WORK TO DO: Write the listing out again, all of it, word for word.

GIVEN DATA:
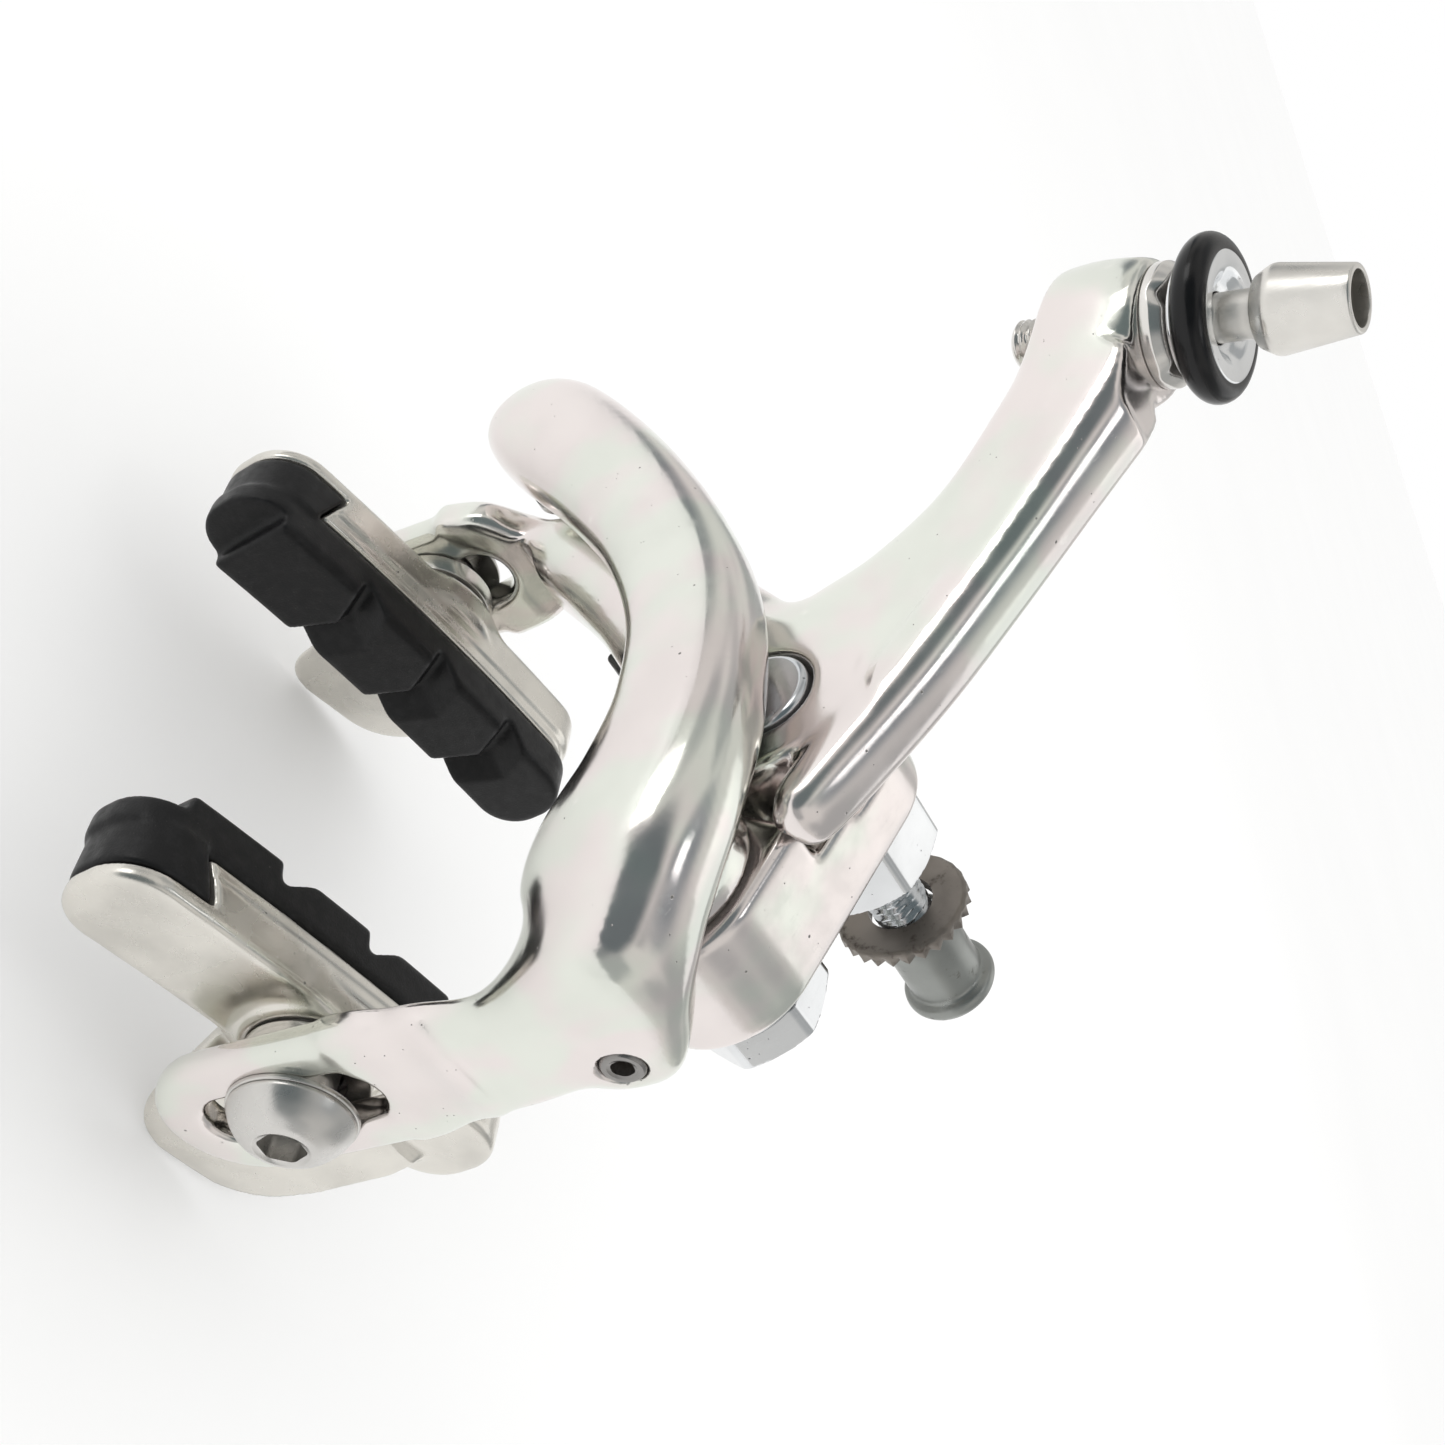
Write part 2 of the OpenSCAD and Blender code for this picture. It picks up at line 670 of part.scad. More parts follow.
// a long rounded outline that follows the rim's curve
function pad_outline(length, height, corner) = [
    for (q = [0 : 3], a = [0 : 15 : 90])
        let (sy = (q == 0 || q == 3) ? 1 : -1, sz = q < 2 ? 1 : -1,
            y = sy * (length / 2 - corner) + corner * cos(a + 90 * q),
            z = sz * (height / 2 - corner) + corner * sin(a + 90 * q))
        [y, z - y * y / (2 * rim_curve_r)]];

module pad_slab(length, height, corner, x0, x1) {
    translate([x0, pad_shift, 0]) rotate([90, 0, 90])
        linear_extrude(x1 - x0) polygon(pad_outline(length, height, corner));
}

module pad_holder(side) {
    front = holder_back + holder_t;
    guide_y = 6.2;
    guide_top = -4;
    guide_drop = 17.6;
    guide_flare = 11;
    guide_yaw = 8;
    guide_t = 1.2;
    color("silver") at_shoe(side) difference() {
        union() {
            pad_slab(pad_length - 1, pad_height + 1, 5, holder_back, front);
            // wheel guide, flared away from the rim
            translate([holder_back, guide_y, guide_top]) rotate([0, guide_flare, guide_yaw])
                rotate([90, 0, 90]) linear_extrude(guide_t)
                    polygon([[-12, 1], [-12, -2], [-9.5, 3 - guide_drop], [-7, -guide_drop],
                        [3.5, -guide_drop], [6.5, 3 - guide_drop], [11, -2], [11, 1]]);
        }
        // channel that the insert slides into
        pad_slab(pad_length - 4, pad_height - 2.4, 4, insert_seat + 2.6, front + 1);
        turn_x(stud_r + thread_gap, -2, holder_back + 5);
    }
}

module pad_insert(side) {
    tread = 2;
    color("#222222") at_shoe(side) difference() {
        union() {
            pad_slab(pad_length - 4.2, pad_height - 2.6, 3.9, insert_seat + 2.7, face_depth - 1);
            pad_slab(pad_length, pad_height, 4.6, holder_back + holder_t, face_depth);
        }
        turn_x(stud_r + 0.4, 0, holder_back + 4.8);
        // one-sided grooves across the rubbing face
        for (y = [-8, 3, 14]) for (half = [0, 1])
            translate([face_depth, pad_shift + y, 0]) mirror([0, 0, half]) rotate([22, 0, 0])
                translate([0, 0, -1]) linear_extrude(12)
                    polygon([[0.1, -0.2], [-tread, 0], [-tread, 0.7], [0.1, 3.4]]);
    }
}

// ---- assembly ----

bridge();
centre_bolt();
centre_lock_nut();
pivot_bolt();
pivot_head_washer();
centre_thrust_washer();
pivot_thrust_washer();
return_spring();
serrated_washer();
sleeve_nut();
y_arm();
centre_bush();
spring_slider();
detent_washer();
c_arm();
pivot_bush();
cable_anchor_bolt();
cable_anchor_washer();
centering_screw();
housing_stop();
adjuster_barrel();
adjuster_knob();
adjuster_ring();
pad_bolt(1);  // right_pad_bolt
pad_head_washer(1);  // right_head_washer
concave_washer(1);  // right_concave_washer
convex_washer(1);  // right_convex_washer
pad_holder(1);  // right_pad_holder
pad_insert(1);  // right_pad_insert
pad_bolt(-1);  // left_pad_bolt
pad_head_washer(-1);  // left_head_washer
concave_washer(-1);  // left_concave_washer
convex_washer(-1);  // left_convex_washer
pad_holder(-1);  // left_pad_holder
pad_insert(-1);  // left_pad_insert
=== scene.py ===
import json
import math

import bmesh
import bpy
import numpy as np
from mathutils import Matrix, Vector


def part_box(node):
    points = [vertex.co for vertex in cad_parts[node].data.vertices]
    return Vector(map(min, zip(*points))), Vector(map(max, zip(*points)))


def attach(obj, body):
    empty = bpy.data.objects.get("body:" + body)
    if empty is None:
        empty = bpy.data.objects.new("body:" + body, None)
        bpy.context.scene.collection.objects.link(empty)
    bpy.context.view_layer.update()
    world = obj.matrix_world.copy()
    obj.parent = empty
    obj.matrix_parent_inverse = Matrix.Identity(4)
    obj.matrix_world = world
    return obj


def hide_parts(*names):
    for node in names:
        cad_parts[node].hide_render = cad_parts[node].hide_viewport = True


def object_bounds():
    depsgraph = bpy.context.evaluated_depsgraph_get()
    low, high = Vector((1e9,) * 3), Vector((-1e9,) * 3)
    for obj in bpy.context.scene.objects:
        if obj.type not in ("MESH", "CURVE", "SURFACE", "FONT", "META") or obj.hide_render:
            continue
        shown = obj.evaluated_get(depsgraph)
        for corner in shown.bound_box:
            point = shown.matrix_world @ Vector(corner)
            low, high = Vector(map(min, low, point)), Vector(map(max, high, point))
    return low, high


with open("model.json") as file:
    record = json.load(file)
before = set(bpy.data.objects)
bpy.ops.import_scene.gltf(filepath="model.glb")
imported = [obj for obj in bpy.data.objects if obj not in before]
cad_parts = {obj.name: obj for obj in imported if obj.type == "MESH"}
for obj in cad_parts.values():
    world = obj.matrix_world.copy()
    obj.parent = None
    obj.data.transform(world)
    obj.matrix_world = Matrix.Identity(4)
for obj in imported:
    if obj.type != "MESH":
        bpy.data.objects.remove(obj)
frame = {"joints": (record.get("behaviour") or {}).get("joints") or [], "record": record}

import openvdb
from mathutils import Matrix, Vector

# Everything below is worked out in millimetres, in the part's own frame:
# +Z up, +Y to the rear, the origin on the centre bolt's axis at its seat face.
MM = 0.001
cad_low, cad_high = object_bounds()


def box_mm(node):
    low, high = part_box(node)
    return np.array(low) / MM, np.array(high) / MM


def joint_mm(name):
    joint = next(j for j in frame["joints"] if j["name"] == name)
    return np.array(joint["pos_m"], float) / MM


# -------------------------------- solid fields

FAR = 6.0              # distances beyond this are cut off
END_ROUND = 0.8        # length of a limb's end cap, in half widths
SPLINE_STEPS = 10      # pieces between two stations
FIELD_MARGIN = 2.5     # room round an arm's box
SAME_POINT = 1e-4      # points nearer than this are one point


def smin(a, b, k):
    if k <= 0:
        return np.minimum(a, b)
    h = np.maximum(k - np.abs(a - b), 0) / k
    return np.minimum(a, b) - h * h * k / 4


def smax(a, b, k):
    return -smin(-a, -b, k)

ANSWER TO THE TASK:
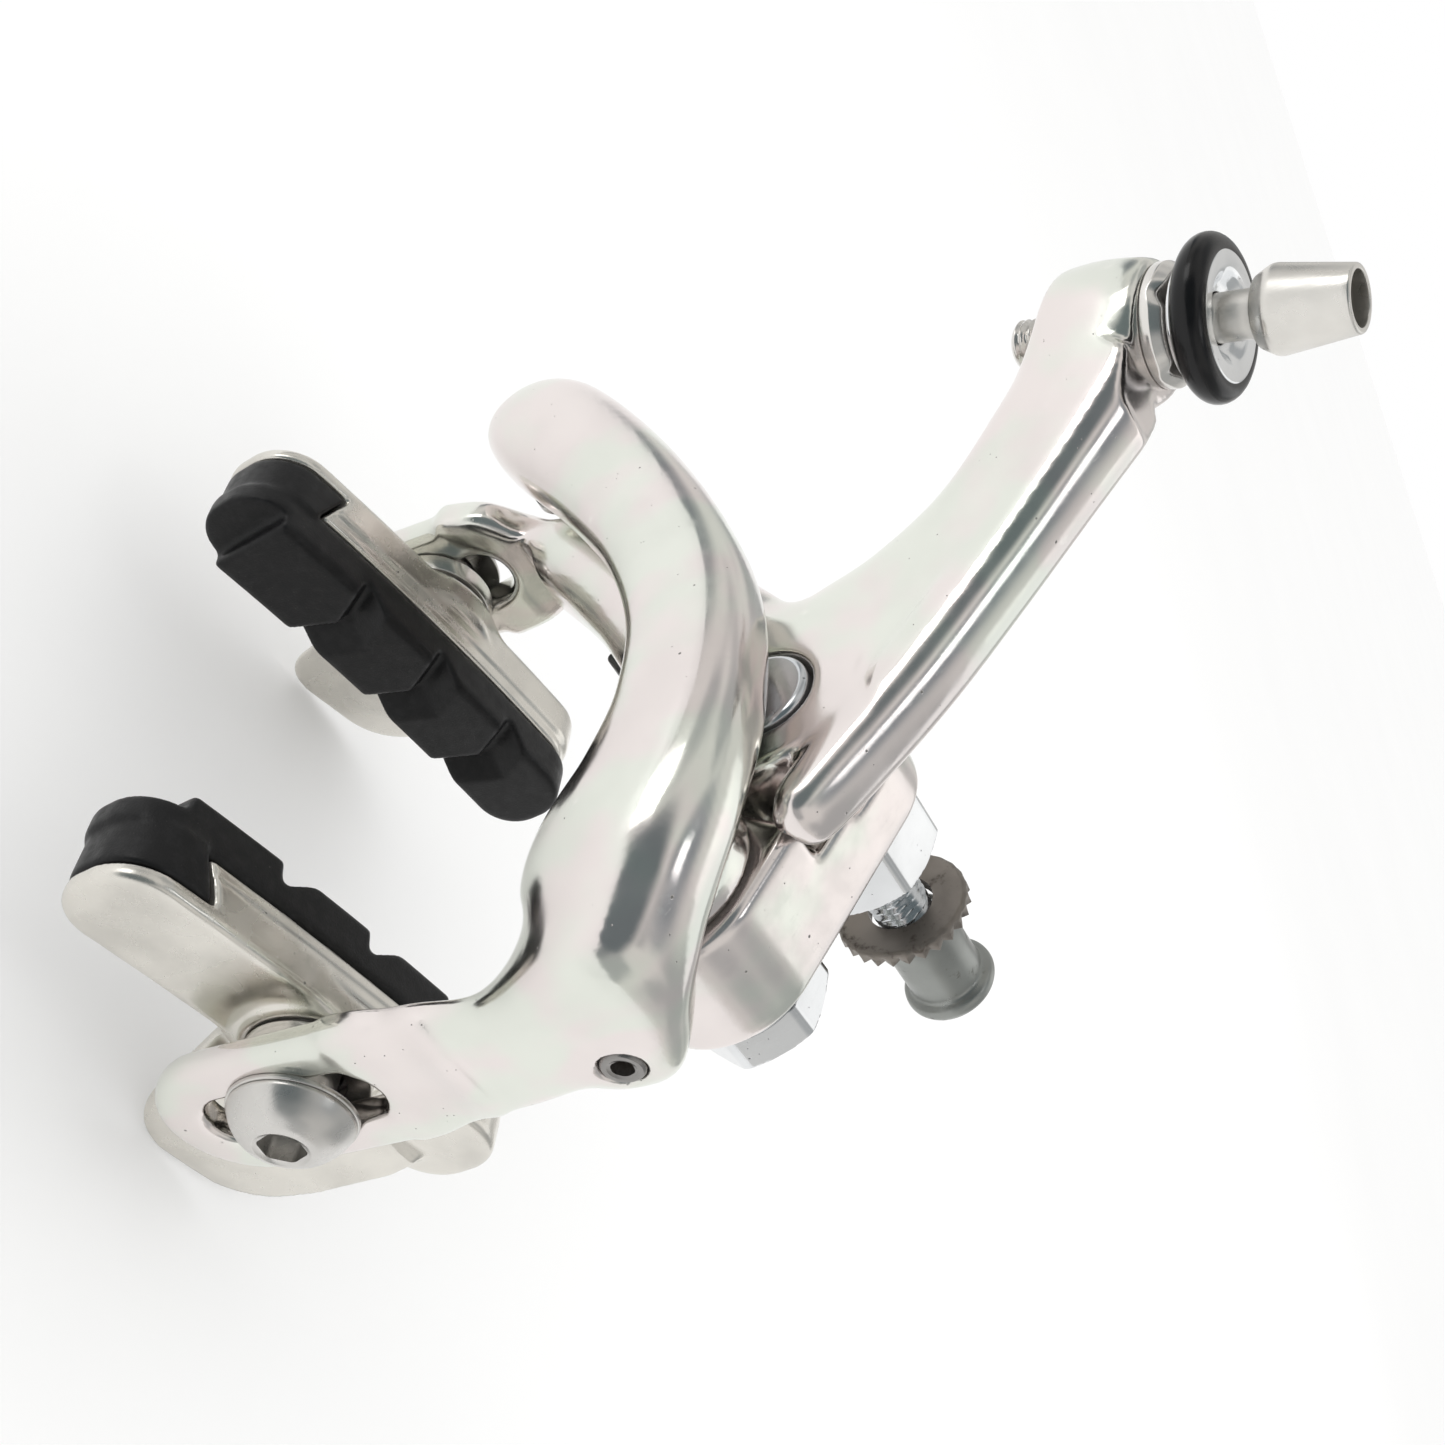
Write part 2 of the OpenSCAD and Blender code for this picture. It picks up at line 670 of part.scad. More parts follow.
// a long rounded outline that follows the rim's curve
function pad_outline(length, height, corner) = [
    for (q = [0 : 3], a = [0 : 15 : 90])
        let (sy = (q == 0 || q == 3) ? 1 : -1, sz = q < 2 ? 1 : -1,
            y = sy * (length / 2 - corner) + corner * cos(a + 90 * q),
            z = sz * (height / 2 - corner) + corner * sin(a + 90 * q))
        [y, z - y * y / (2 * rim_curve_r)]];

module pad_slab(length, height, corner, x0, x1) {
    translate([x0, pad_shift, 0]) rotate([90, 0, 90])
        linear_extrude(x1 - x0) polygon(pad_outline(length, height, corner));
}

module pad_holder(side) {
    front = holder_back + holder_t;
    guide_y = 6.2;
    guide_top = -4;
    guide_drop = 17.6;
    guide_flare = 11;
    guide_yaw = 8;
    guide_t = 1.2;
    color("silver") at_shoe(side) difference() {
        union() {
            pad_slab(pad_length - 1, pad_height + 1, 5, holder_back, front);
            // wheel guide, flared away from the rim
            translate([holder_back, guide_y, guide_top]) rotate([0, guide_flare, guide_yaw])
                rotate([90, 0, 90]) linear_extrude(guide_t)
                    polygon([[-12, 1], [-12, -2], [-9.5, 3 - guide_drop], [-7, -guide_drop],
                        [3.5, -guide_drop], [6.5, 3 - guide_drop], [11, -2], [11, 1]]);
        }
        // channel that the insert slides into
        pad_slab(pad_length - 4, pad_height - 2.4, 4, insert_seat + 2.6, front + 1);
        turn_x(stud_r + thread_gap, -2, holder_back + 5);
    }
}

module pad_insert(side) {
    tread = 2;
    color("#222222") at_shoe(side) difference() {
        union() {
            pad_slab(pad_length - 4.2, pad_height - 2.6, 3.9, insert_seat + 2.7, face_depth - 1);
            pad_slab(pad_length, pad_height, 4.6, holder_back + holder_t, face_depth);
        }
        turn_x(stud_r + 0.4, 0, holder_back + 4.8);
        // one-sided grooves across the rubbing face
        for (y = [-8, 3, 14]) for (half = [0, 1])
            translate([face_depth, pad_shift + y, 0]) mirror([0, 0, half]) rotate([22, 0, 0])
                translate([0, 0, -1]) linear_extrude(12)
                    polygon([[0.1, -0.2], [-tread, 0], [-tread, 0.7], [0.1, 3.4]]);
    }
}

// ---- assembly ----

bridge();
centre_bolt();
centre_lock_nut();
pivot_bolt();
pivot_head_washer();
centre_thrust_washer();
pivot_thrust_washer();
return_spring();
serrated_washer();
sleeve_nut();
y_arm();
centre_bush();
spring_slider();
detent_washer();
c_arm();
pivot_bush();
cable_anchor_bolt();
cable_anchor_washer();
centering_screw();
housing_stop();
adjuster_barrel();
adjuster_knob();
adjuster_ring();
pad_bolt(1);  // right_pad_bolt
pad_head_washer(1);  // right_head_washer
concave_washer(1);  // right_concave_washer
convex_washer(1);  // right_convex_washer
pad_holder(1);  // right_pad_holder
pad_insert(1);  // right_pad_insert
pad_bolt(-1);  // left_pad_bolt
pad_head_washer(-1);  // left_head_washer
concave_washer(-1);  // left_concave_washer
convex_washer(-1);  // left_convex_washer
pad_holder(-1);  // left_pad_holder
pad_insert(-1);  // left_pad_insert
=== scene.py ===
import json
import math

import bmesh
import bpy
import numpy as np
from mathutils import Matrix, Vector


def part_box(node):
    points = [vertex.co for vertex in cad_parts[node].data.vertices]
    return Vector(map(min, zip(*points))), Vector(map(max, zip(*points)))


def attach(obj, body):
    empty = bpy.data.objects.get("body:" + body)
    if empty is None:
        empty = bpy.data.objects.new("body:" + body, None)
        bpy.context.scene.collection.objects.link(empty)
    bpy.context.view_layer.update()
    world = obj.matrix_world.copy()
    obj.parent = empty
    obj.matrix_parent_inverse = Matrix.Identity(4)
    obj.matrix_world = world
    return obj


def hide_parts(*names):
    for node in names:
        cad_parts[node].hide_render = cad_parts[node].hide_viewport = True


def object_bounds():
    depsgraph = bpy.context.evaluated_depsgraph_get()
    low, high = Vector((1e9,) * 3), Vector((-1e9,) * 3)
    for obj in bpy.context.scene.objects:
        if obj.type not in ("MESH", "CURVE", "SURFACE", "FONT", "META") or obj.hide_render:
            continue
        shown = obj.evaluated_get(depsgraph)
        for corner in shown.bound_box:
            point = shown.matrix_world @ Vector(corner)
            low, high = Vector(map(min, low, point)), Vector(map(max, high, point))
    return low, high


with open("model.json") as file:
    record = json.load(file)
before = set(bpy.data.objects)
bpy.ops.import_scene.gltf(filepath="model.glb")
imported = [obj for obj in bpy.data.objects if obj not in before]
cad_parts = {obj.name: obj for obj in imported if obj.type == "MESH"}
for obj in cad_parts.values():
    world = obj.matrix_world.copy()
    obj.parent = None
    obj.data.transform(world)
    obj.matrix_world = Matrix.Identity(4)
for obj in imported:
    if obj.type != "MESH":
        bpy.data.objects.remove(obj)
frame = {"joints": (record.get("behaviour") or {}).get("joints") or [], "record": record}

import openvdb
from mathutils import Matrix, Vector

# Everything below is worked out in millimetres, in the part's own frame:
# +Z up, +Y to the rear, the origin on the centre bolt's axis at its seat face.
MM = 0.001
cad_low, cad_high = object_bounds()


def box_mm(node):
    low, high = part_box(node)
    return np.array(low) / MM, np.array(high) / MM


def joint_mm(name):
    joint = next(j for j in frame["joints"] if j["name"] == name)
    return np.array(joint["pos_m"], float) / MM


# -------------------------------- solid fields

FAR = 6.0              # distances beyond this are cut off
END_ROUND = 0.8        # length of a limb's end cap, in half widths
SPLINE_STEPS = 10      # pieces between two stations
FIELD_MARGIN = 2.5     # room round an arm's box
SAME_POINT = 1e-4      # points nearer than this are one point


def smin(a, b, k):
    if k <= 0:
        return np.minimum(a, b)
    h = np.maximum(k - np.abs(a - b), 0) / k
    return np.minimum(a, b) - h * h * k / 4


def smax(a, b, k):
    return -smin(-a, -b, k)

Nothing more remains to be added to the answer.